Yaptığım online Koçluk & NLP seanslarda danışanlarımdan ve takipçilerimle olan danışmanlıklarımdan duyduklarım ve de sosyal medyadan algıladığım kadarıyla kimileri evde yalnız kalmaktan, kimileri de aile fertleriyle 24 saat bir arada olmaktan şimdiden fazlasıyla sıkılmış, korkmuş durumda. Adeta Korona korkusundan daha çok evde istemediği bir durumda kalmış olmanın korkusu var. Elbette bununla birlikte ortaya çıkan bir de kısıtlanmışlık hissi. Evet, çünkü kısıtlandık. Özgürlüğümüz kısıtlandı. Seyahat etme özgürlüğü, alış veriş, sosyalleşme, spor, eğlence… Zorunlu bir yaşam değişikliği içine girdik birden bire. Bu hiç birimiz için kolay değil. Özellikle de sağlıklı beslenmeye, evde olmaya ya da yalnız kendi başına kalmaya hiç alışkın olmayan ya da bunları sevmeyen insanlar için, durum kabusa dönüşmeye başladı.

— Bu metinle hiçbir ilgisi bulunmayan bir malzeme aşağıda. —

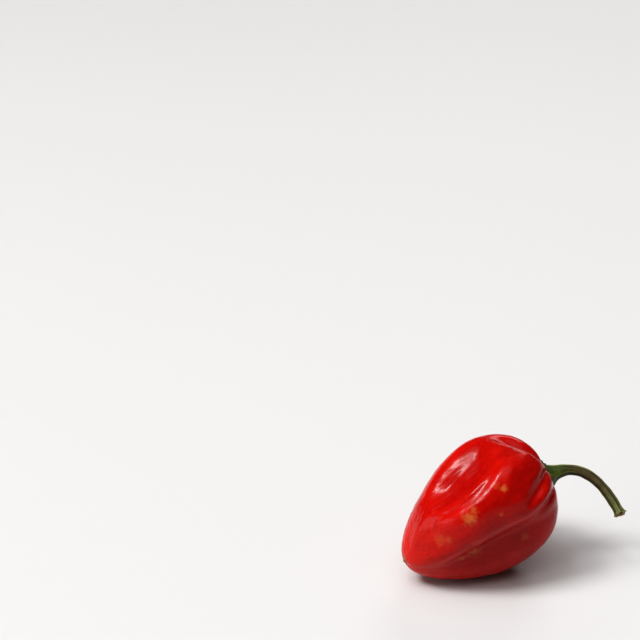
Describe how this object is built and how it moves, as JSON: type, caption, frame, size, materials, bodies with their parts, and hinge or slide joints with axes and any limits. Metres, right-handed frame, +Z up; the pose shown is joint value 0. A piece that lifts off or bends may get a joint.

Yazımın başlığında yazdığım gibi, Korona’dan daha çok bunlar korku ve sıkıntı yaratmaya başladı. Süreç daha ne kadar sürecek bilmiyoruz ama Epiktetos felsefesine geçemeyenler daha çok zorlanacak. Korona virüsünden korunacaklar ama kendi düşünce virüslerinden zarar görecekler.
Korona bir gün gidecek hayatımızdan ama bu düşünce virüslerinin yarattığı tahribatın gitmesi pek de kolay olmayacak. Şimdiden durumu kabul edip; “bu şartlarda en iyi ne yapabilirim” sorusuna en doğru cevabı verip cevabı uygulayanlar kazanacak. Bu durumda her birimiz, hem kendimizle ilgili hem de insanlıkla ilgili mesajı iyi okuyabilmeliyiz. Mesajı iyi okuyabilmenin sırrı; En çok kendimizi nerede sıkışmış hissediyorsak, en çok hangi konuda engellenmiş hissediyorsak mesajımız oradadır. Yalnız kalıyorsan yalnızlıkla, korkuyorsan korktuğun şeyle, sıkılıyorsan kendinle aşman gereken, tekamül etmen gereken bir şey vardır.
İnsan o kadar çok doğadan ve de kendinden uzaklaştı ki, beklide doğaya ve kendine, özüne dönüşün sancılarını yaşıyoruz şu an. Kişisel mesajlarımızı iyi okuyabilirsek parçaları birleştirdiğimizde toplumsal mesajımızı da anlayabileceğiz. Yoksa Korona değil, virüslü düşüncelerimiz öldürecek insanlığı.
Uyan güzel insan, uyan. Bu fırsatı iyi değerlendir. Mesajlarını oku, fırsatı yakala. Korona gittiğinde yeniden doğmaya hazırlan!